Es ist aber nicht immer Ihre Position.

Man muss zwischen der Schlagzeile und dem Inhalt, der hinter der Schlagzeile steht, unterscheiden. Wenn man unter der Schließung der Mittelmeerroute versteht, dass alles getan werden muss, damit weniger Leute durch Libyen marschieren, Gefahren auf sich nehmen, um dann an der Küste zu landen, um sich auf ein Boot zu setzen, weil sie in ihren Heimatländern bleiben können, dann ist meine Position damit durchaus kompatibel. Wenn hinter der Schlagzeile eine pseudomilitärische Lösung steht, mit der versucht wird, das Meer zwischen Libyen und der sizilianischen Küste gänzlich zu sperren, halte ich das für illusorisch.

Derzeit beunruhigt die EU-Kommission auch die Situation in Polen. Justizkommissarin Vera Jourova meinte, Polen würde sich zu einer Art Diktatur entwickeln. Würden Sie das auch so formulieren?

Diese Terminologie würde ich nicht verwenden. Richtig ist, dass die geplante Justizreform nicht mit rechtstaatlichen Prinzipien vereinbar ist. Der beste Beweis dafür ist, dass auch Staatspräsident Andrzej Duda die Reform nicht unterschreiben möchte. Wenn sogar er ernsthafte Bedenken hat, wie groß müssen dann erst die Bedenken in der Union sein.

Ist es berechtigt, dass die Kommission darüber nachdenkt, Polen das Stimmrecht zu entziehen?

Noch sind wir nicht so weit. Ich sehe dem mit Spannung entgegen, ob alle Visegrád-Staaten zustimmen werden.

Kommen wir zur Innenpolitik: Vor einigen Wochen mahnten Sie die Regierung, Maßnahmen im Bildungs-, Forschungs- und Universitätsbereich zu setzen. Sind Sie heute zufrieden?

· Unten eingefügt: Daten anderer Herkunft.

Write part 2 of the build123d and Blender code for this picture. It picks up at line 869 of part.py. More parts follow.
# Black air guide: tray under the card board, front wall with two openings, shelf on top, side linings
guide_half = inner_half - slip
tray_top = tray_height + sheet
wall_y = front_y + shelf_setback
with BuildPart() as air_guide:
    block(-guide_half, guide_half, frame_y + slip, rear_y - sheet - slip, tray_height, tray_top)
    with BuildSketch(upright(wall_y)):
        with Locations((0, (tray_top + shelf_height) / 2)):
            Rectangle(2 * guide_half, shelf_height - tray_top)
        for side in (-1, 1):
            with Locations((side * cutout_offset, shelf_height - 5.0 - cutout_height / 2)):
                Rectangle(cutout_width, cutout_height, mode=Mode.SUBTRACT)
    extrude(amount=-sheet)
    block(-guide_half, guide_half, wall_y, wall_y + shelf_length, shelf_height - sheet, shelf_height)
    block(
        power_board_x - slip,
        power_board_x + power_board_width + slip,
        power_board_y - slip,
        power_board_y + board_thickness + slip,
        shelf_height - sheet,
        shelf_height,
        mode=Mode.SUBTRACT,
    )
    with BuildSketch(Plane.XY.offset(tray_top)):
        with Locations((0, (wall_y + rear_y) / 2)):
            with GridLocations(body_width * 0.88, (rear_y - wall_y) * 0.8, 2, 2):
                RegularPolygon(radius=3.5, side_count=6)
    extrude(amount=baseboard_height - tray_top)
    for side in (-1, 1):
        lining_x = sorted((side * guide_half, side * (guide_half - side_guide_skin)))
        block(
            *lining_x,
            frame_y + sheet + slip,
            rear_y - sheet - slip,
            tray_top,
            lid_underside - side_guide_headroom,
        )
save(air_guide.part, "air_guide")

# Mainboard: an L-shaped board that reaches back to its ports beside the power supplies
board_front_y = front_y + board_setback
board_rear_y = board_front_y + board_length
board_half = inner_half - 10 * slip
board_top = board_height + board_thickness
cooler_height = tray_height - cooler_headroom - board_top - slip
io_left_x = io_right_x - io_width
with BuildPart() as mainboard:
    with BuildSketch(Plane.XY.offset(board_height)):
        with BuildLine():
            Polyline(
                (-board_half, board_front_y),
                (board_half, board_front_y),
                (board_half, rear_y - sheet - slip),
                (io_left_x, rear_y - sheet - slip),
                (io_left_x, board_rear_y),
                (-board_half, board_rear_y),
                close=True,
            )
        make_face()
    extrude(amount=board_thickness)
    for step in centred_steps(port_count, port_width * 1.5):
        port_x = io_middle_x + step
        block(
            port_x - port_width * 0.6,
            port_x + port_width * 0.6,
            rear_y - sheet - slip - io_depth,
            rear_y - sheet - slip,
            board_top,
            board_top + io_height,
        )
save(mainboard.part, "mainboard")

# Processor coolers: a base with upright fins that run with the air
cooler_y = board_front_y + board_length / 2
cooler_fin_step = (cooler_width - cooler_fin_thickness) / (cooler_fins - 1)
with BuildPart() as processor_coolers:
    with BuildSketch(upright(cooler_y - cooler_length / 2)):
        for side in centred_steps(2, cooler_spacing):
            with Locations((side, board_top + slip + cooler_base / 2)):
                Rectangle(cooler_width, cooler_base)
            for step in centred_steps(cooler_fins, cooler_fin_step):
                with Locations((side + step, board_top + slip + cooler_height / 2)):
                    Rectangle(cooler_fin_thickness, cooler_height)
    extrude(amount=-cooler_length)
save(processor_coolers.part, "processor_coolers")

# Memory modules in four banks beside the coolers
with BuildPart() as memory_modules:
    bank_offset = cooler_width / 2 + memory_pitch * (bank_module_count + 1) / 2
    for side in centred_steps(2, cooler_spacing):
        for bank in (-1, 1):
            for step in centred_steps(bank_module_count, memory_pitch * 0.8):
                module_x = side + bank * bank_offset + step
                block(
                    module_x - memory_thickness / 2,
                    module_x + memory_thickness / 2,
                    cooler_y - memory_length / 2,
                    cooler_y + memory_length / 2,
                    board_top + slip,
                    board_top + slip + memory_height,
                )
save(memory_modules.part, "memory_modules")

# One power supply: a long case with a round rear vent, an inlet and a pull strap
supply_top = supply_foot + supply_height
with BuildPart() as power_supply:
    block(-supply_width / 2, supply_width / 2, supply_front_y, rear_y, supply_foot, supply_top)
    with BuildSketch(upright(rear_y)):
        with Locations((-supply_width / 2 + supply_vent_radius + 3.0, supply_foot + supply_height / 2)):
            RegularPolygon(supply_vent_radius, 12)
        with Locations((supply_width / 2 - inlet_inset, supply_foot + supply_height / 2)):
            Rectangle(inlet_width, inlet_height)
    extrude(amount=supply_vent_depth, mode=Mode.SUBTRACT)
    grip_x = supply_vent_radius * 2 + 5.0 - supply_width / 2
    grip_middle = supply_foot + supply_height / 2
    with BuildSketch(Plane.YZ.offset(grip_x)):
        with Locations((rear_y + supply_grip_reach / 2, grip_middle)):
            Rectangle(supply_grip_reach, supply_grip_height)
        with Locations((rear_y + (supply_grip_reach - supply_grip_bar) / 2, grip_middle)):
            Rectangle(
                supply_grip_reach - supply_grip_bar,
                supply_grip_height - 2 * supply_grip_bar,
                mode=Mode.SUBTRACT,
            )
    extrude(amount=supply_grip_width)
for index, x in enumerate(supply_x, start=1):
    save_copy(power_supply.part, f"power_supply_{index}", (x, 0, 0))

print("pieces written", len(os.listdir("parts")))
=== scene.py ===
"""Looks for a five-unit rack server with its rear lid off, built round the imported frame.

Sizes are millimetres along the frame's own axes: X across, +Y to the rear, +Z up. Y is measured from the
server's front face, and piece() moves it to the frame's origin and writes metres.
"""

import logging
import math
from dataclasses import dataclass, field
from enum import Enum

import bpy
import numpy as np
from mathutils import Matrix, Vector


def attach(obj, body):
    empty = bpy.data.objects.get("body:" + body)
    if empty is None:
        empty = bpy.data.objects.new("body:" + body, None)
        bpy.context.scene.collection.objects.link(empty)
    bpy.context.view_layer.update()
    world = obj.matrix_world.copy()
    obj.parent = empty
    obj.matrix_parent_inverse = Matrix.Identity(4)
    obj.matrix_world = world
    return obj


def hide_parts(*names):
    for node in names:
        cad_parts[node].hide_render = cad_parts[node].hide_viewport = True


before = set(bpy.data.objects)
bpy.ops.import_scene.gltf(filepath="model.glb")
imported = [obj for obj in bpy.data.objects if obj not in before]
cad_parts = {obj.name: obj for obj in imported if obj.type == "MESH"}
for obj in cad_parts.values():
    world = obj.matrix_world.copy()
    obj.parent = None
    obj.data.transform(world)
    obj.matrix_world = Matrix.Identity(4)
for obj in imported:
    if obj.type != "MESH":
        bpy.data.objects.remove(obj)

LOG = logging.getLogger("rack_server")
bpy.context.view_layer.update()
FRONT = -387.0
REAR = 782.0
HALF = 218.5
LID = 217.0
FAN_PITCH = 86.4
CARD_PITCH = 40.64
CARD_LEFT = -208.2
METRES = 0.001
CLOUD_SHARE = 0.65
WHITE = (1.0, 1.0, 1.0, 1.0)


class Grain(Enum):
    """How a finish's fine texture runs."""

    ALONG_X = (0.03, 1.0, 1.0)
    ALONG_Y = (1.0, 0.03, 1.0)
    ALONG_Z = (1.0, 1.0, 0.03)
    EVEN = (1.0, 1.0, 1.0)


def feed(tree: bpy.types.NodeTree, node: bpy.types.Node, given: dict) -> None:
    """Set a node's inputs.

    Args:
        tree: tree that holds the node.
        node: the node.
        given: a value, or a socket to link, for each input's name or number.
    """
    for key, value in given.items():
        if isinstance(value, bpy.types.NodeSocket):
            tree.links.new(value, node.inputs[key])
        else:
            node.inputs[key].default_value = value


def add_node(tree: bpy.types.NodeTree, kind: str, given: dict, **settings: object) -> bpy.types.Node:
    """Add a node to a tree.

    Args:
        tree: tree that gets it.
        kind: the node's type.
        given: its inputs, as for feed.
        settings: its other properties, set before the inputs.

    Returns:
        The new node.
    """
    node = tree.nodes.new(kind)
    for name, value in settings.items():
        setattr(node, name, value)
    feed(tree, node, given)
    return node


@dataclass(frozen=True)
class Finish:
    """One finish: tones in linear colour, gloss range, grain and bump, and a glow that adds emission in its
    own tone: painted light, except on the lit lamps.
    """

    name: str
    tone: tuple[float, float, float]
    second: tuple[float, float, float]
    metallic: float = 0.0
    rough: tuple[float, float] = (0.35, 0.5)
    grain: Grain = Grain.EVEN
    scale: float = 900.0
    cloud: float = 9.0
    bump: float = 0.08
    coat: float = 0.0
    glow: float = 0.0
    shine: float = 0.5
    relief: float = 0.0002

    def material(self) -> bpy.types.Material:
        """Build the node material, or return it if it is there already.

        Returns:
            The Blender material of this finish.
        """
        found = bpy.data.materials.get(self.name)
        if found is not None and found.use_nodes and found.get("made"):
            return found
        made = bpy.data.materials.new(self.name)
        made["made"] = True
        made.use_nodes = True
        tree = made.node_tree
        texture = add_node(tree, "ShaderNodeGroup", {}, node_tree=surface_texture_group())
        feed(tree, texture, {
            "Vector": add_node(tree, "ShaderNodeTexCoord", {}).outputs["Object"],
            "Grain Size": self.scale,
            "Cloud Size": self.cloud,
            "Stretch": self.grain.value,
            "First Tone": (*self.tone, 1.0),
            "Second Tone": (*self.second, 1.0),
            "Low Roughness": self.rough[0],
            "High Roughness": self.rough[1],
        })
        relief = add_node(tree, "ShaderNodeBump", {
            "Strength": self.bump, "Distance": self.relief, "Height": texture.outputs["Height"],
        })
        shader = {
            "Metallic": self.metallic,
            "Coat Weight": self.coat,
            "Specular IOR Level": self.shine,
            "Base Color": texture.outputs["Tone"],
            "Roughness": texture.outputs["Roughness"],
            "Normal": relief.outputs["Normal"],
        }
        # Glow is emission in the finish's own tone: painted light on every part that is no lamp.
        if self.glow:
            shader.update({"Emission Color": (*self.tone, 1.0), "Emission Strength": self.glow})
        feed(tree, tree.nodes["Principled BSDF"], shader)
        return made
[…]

Es ist nicht nur im Bereich der Bildung, der Universitäten und der Grundlagenforschung etwas passiert. Auch die Liberalisierung der Gewerbeordnung, die Ökostromnovelle oder die Abschaffung des Pflegeregresses ist beschlossen worden. Und in allen Fällen hat es zunächst danach ausgeschaut, als käme kein Kompromiss zustande.

Ein Kompromiss, der nicht klar gegenfinanziert ist und um den sich die nächste Regierung kümmern muss, könnte zum Papierkompromiss werden.

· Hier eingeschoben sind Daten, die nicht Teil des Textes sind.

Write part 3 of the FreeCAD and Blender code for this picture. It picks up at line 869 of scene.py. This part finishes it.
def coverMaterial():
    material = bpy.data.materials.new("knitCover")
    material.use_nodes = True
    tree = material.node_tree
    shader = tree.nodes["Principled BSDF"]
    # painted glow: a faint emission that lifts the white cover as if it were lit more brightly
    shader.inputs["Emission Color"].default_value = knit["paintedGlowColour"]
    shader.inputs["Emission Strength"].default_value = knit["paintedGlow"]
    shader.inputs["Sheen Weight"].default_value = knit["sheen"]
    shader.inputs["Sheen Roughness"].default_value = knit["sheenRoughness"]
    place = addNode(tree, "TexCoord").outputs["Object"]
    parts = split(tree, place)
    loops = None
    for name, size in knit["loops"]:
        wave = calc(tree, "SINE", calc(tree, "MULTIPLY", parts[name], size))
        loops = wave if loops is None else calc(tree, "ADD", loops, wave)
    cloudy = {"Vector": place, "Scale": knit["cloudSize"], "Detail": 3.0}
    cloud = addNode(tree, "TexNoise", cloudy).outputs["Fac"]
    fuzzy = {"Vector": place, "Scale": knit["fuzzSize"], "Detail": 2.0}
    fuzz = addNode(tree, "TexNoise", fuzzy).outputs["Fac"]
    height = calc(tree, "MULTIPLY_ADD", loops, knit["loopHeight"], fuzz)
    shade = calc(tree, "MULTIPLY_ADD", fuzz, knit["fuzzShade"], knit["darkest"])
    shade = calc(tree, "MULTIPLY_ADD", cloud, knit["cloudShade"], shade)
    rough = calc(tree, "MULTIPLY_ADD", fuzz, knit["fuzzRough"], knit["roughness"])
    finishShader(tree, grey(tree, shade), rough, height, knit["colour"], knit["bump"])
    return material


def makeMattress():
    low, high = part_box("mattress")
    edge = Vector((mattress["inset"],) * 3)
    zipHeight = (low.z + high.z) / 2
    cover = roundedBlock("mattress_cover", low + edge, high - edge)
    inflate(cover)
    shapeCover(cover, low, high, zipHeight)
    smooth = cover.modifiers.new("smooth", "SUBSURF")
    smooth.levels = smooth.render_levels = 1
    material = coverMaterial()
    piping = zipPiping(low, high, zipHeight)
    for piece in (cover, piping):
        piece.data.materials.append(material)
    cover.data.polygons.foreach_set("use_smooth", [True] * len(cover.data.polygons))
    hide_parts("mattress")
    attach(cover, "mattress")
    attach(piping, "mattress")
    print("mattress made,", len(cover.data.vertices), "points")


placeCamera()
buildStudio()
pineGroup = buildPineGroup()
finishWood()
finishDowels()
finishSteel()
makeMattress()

Zumindest was den Bereich der Forschungs- und Universitätsfinanzierung betrifft, bin ich nicht Ihrer Ansicht. Da bin ich bereit, mehr Risiko einzugehen. Die Bekenntnisse, dass wir zwei Prozent des Bruttoinlandsprodukts für den Universitäts- und Forschungsbereich zur Verfügung stellen müssen, reichen sehr lange zurück. Und wo sind wir? Bei zwei Prozent? Eben nicht, auch nicht mit der nun beschlossenen Erhöhung.

Aber es wurde mehr.

Die ETH Zürich erhält für ihre Studenten pro Kopf mindestens vier Mal so viel, wie die TU Wien. So gesehen ist es erstaunlich, was österreichische Universitäten leisten. Wir dürfen aber nicht immer Weltklasse verlangen, gleichzeitig jedoch keine Konsequenzen daraus ziehen.

Die Studienplatzfinanzierung, inklusive Zugangsbeschränkung, war nicht Teil des Beschlusses zum Uni-Budget. Muss das noch kommen?

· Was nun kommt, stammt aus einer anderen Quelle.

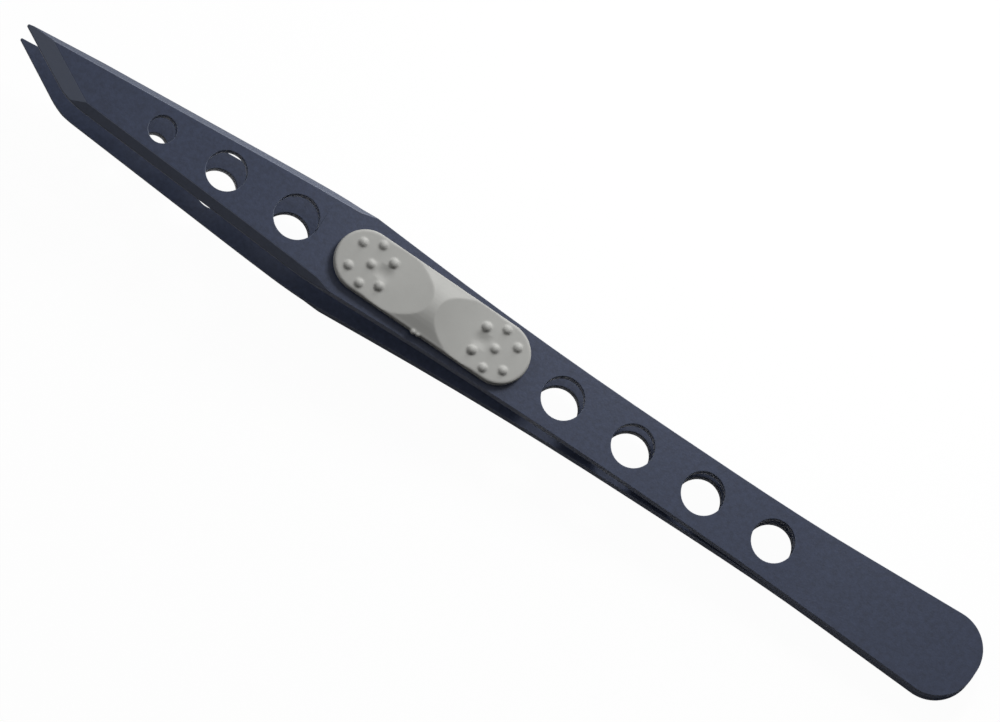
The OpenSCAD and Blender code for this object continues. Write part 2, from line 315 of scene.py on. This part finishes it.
def add_piece(name, work, material, node):
    """Puts a finished mesh in the scene in place of a CAD node"""
    mesh = bpy.data.meshes.new(name)
    work.to_mesh(mesh)
    work.free()
    mesh.materials.clear()
    mesh.materials.append(material)
    piece = bpy.data.objects.new(name, mesh)
    bpy.context.scene.collection.objects.link(piece)
    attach(piece, "root")
    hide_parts(node)
    return piece


def settle_modifiers(piece):
    """Makes what the modifiers show the piece's own mesh"""
    graph = bpy.context.evaluated_depsgraph_get()
    mesh = bpy.data.meshes.new_from_object(piece.evaluated_get(graph))
    piece.modifiers.clear()
    piece.data = mesh


class TWEEZERS_OT_legs(bpy.types.Operator):
    """Finishes the two coated legs, with every edge slightly rounded by the coating"""
    bl_idname = "tweezers.legs"
    bl_label = "Legs"

    def execute(self, context):
        settings = context.scene.tweezers_legs
        material = coated_spring_steel(settings)
        flat_angle, sharp_angle = math.radians(0.12), math.radians(20)
        for node in ("upper_leg", "lower_leg"):
            work = merged_copy(node)
            bmesh.ops.dissolve_limit(work, angle_limit=flat_angle, verts=work.verts, edges=work.edges)
            sharp = [e for e in work.edges if e.calc_face_angle(0) > sharp_angle]
            bmesh.ops.bevel(work, geom=sharp, offset=settings.edge_radius, segments=3, profile=0.5,
                            affect="EDGES", clamp_overlap=True, material=-1)
            for face in work.faces:
                face.smooth = True
            piece = add_piece(node + "_coated", work, material, node)
            even = piece.modifiers.new("Even shading", "WEIGHTED_NORMAL")
            even.weight = 100
            even.keep_sharp = True
        return {"FINISHED"}


class TWEEZERS_OT_grips(bpy.types.Operator):
    """Moulds the two grip pads, with the soft edges and the crumbs of flash that moulding leaves"""
    bl_idname = "tweezers.grips"
    bl_label = "Grip pads"

    def execute(self, context):
        settings = context.scene.tweezers_grips
        material = moulded_elastomer(settings)
        for node, leg, side in (("upper_grip", "upper_leg", 1), ("lower_grip", "lower_leg", -1)):
            pad = pad_axes(side)
            work = merged_copy(node)
            if side == 1:
                self.add_flash(work, pad)
            piece = add_piece(node + "_moulded", work, material, node)
            skin = piece.modifiers.new("Skin", "REMESH")
            skin.mode = "VOXEL"
            skin.voxel_size = settings.voxel
            skin.use_smooth_shade = True
            soft = piece.modifiers.new("Soft edges", "SMOOTH")
            soft.iterations = settings.softness
            settle_modifiers(piece)
            work = bmesh.new()
            work.from_mesh(piece.data)
            self.soften_dimples(work, pad)
            self.undercut_foot(work, pad, leg)
            work.to_mesh(piece.data)
            work.free()
        return {"FINISHED"}

    def add_flash(self, work, pad):
        """Adds the two crumbs of flash on the upper pad's long edge, where its mould was filled"""
        pad_edge, flash_up = 3.45 * MM, 0.78 * MM
        for along, size in ((0.3 * MM, 0.34 * MM), (-0.28 * MM, 0.27 * MM)):
            place = pad @ Matrix.Translation((along, pad_edge, flash_up))
            bmesh.ops.create_icosphere(work, subdivisions=2, radius=size, matrix=place)

    def soften_dimples(self, work, pad):
        """Rounds the rims of the two dimples"""
        dimple_x, reach, half_w, passes = 6.1 * MM, 1.5 * MM, 0.85 * MM, 40
        above_foot = 0.3 * MM
        from_pad = pad.inverted()
        chosen = []
        for vert in work.verts:
            x, y, z = from_pad @ vert.co
            if abs(abs(x) - dimple_x) < reach and abs(y) < half_w and z > above_foot:
                chosen.append(vert)
        for _ in range(passes):
            bmesh.ops.smooth_vert(work, verts=chosen, factor=0.5,
                                  use_axis_x=True, use_axis_y=True, use_axis_z=True)

    def undercut_foot(self, work, pad, leg):
        """Draws a pad's side wall in where it meets the leg, so that a dark line sets it off"""
        foot_h, depth = 0.3 * MM, 0.15 * MM
        least_facing = 0.7
        shape = merged_copy(leg)
        leg_skin = BVHTree.FromBMesh(shape)
        shape.free()
        up = pad.to_3x3() @ Vector((0, 0, 1))
        work.normal_update()
        for vert in work.verts:
            _, facing, _, gap = leg_skin.find_nearest(vert.co)
            if gap < foot_h and facing.dot(up) > least_facing:
                level = vert.normal - vert.normal.dot(up) * up
                vert.co -= depth * (1 - gap / foot_h) * level


class TWEEZERS_OT_stage(bpy.types.Operator):
    """Sets the table, the soft studio light and the camera"""
    bl_idname = "tweezers.stage"
    bl_label = "Stage"

    def execute(self, context):
        settings = context.scene.tweezers_stage
        scene = context.scene
        scene.view_settings.view_transform = "Standard"
        self.add_table(settings)
        self.add_sky(scene, settings)
        self.add_lamps(settings)
        self.add_camera(scene, settings)
        return {"FINISHED"}

    def add_table(self, settings):
        work = bmesh.new()
        bmesh.ops.create_grid(work, x_segments=1, y_segments=1, size=settings.table_side / 2)
        mesh = bpy.data.meshes.new("table")
        work.to_mesh(mesh)
        work.free()
        mesh.materials.append(white_table())
        table = bpy.data.objects.new("table", mesh)
        bpy.context.scene.collection.objects.link(table)

    def add_sky(self, scene, settings):
        world = bpy.data.worlds.new("studio")
        world.use_nodes = True
        tree = world.node_tree
        tree.nodes.clear()
        even = add_node(tree, "ShaderNodeBackground", {"Color": linear("FFFFFF"), "Strength": settings.sky})
        seen = add_node(tree, "ShaderNodeBackground", {"Color": linear("FFFFFF"), "Strength": 1.0})
        path = add_node(tree, "ShaderNodeLightPath")
        either = add_node(tree, "ShaderNodeMath", {"operation": "MAXIMUM"},
                          {0: path.outputs["Is Camera Ray"], 1: mirrored_rays(tree, path)})
        surface = add_node(tree, "ShaderNodeMixShader", None,
                           {0: either.outputs["Value"], 1: even.outputs["Background"],
                            2: seen.outputs["Background"]})
        add_node(tree, "ShaderNodeOutputWorld", None, {"Surface": surface.outputs["Shader"]})
        scene.world = world

    def add_lamps(self, settings):
        middle, pads = along_legs(28 * MM, 0, 0), along_legs(44 * MM, 0, 0)
        self.add_lamp("key", pads, settings.key, turn=-15, height=45, distance=0.125, side=0.04)
        self.add_lamp("skim", middle, settings.skim, turn=0, height=15, distance=0.6, side=0.3)
        self.add_lamp("tip", middle, settings.tip, turn=90, height=35, distance=0.6, side=0.3)

    def add_lamp(self, name, aim, power, turn, height, distance, side):
        """Adds a square lamp that faces a point.

        Its turn, in degrees, runs from the legs' far side towards the tip, and its height from their plane.
        """
        turn, height = math.radians(turn), math.radians(height)
        level = math.sin(turn) * FORWARD - math.cos(turn) * Vector((0, 1, 0))
        towards = math.cos(height) * level + math.sin(height) * PLANE_NORMAL
        lamp = bpy.data.lights.new(name, "AREA")
        lamp.shape = "SQUARE"
        lamp.size = side
        lamp.energy = power
        holder = bpy.data.objects.new(name, lamp)
        turned = towards.to_track_quat("Z", "Y").to_matrix().to_4x4()
        holder.matrix_world = Matrix.Translation(aim + distance * towards) @ turned
        holder.visible_camera = False
        bpy.context.scene.collection.objects.link(holder)

    def add_camera(self, scene, settings):
        lens = bpy.data.cameras.new("camera")
        lens.lens = settings.lens
        lens.clip_start = 0.01
        camera = bpy.data.objects.new("camera", lens)
        turn = settings.side_turn
        # Downwards across the legs in the picture, and from the legs to the camera
        across = math.cos(turn) * Vector((0, 1, 0)) - math.sin(turn) * PLANE_NORMAL
        towards = math.sin(turn) * Vector((0, 1, 0)) + math.cos(turn) * PLANE_NORMAL
        right = -math.cos(settings.roll) * FORWARD - math.sin(settings.roll) * across
        up = math.sin(settings.roll) * FORWARD - math.cos(settings.roll) * across
        aim = along_legs(34.77 * MM, -0.39 * MM, 0)
        turned = Matrix((right, up, towards)).transposed().to_4x4()
        camera.matrix_world = Matrix.Translation(aim + settings.distance * towards) @ turned
        scene.collection.objects.link(camera)
        scene.camera = camera


class TWEEZERS_PT_sidebar(bpy.types.Panel):
    """Lists the pieces and their settings"""
    bl_idname = "TWEEZERS_PT_sidebar"
    bl_label = "Coated tweezers"
    bl_space_type = "VIEW_3D"
    bl_region_type = "UI"
    bl_category = "Tweezers"

    def draw(self, context):
        scene = context.scene
        for operator, group in ((TWEEZERS_OT_legs, scene.tweezers_legs),
                                (TWEEZERS_OT_grips, scene.tweezers_grips),
                                (TWEEZERS_OT_stage, scene.tweezers_stage)):
            box = self.layout.box()
            for name in group.__annotations__:
                box.prop(group, name)
            box.operator(operator.bl_idname)


CLASSES = (LegSettings, GripSettings, StageSettings,
           TWEEZERS_OT_legs, TWEEZERS_OT_grips, TWEEZERS_OT_stage, TWEEZERS_PT_sidebar)


def register():
    for cls in CLASSES:
        bpy.utils.register_class(cls)
    bpy.types.Scene.tweezers_legs = PointerProperty(type=LegSettings)
    bpy.types.Scene.tweezers_grips = PointerProperty(type=GripSettings)
    bpy.types.Scene.tweezers_stage = PointerProperty(type=StageSettings)


def unregister():
    del bpy.types.Scene.tweezers_stage
    del bpy.types.Scene.tweezers_grips
    del bpy.types.Scene.tweezers_legs
    for cls in reversed(CLASSES):
        bpy.utils.unregister_class(cls)


def main():
    register()
    bpy.ops.tweezers.stage()
    bpy.ops.tweezers.legs()
    bpy.ops.tweezers.grips()


if __name__ == "__main__":
    main()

Wie dieses Geld verteilt wird, auf wen und nach welchen Kriterien, muss die nächste Regierung klären. Das höhere Budget wird nicht reichen.
Nun stehen wir mitten im Wahlkampf.

Steuert dieser auf eine Härte zu, die neu ist?

Wahlkämpfe waren schon immer hart. In den 50er Jahren hat die SPÖ der ÖVP Rentenklau vorgeworfen. Die ÖVP hat plakatiert: „SPÖ gleich Moskau“.

Jetzt wurde der Wahlkampf aber persönlicher.

Die letzten Wahlkämpfe in Europa haben gezeigt, dass Personen immer mehr im Vordergrund stehen. Die traditionelle Parteizugehörigkeit verschwindet, verblasst, erodiert. Die Person wird vielleicht wichtiger als die Inhalte. Und je wichtiger die Person, desto größer die Versuchung, die Person anzugreifen und nicht die Sache, die sie vertritt.

Als Bundespräsident sind Sie überparteilich. Tun Ihnen die Vorgänge bei den Grünen trotzdem weh?

Ja. Bevor ich als Parteivorsitzender zurückgetreten bin, haben wir uns bemüht, die Parteistrukturen mit Experten zu überarbeiten. Das ist mit meinem Rücktritt leider eingeschlafen. Die Entscheidungen des Bundeskongresses waren immer unvorhersehbar. Das haben manche über 30 Jahre lang toleriert, manche sogar für richtig gehalten. Ich habe immer Reformen eingemahnt. Da nichts geschehen ist, kommen überraschende Entscheidungen zustande, bei denen viele im Nachhinein sagen: Wenn ich das gewusst hätte, hätte ich anders abgestimmt.

Späte Einsicht.

Ja.

Das Gespräch führten Presse-Chefredakteur Rainer Nowak sowie Gerold Riedmann und Birgit Entner von den Vorarlberger Nachrichten.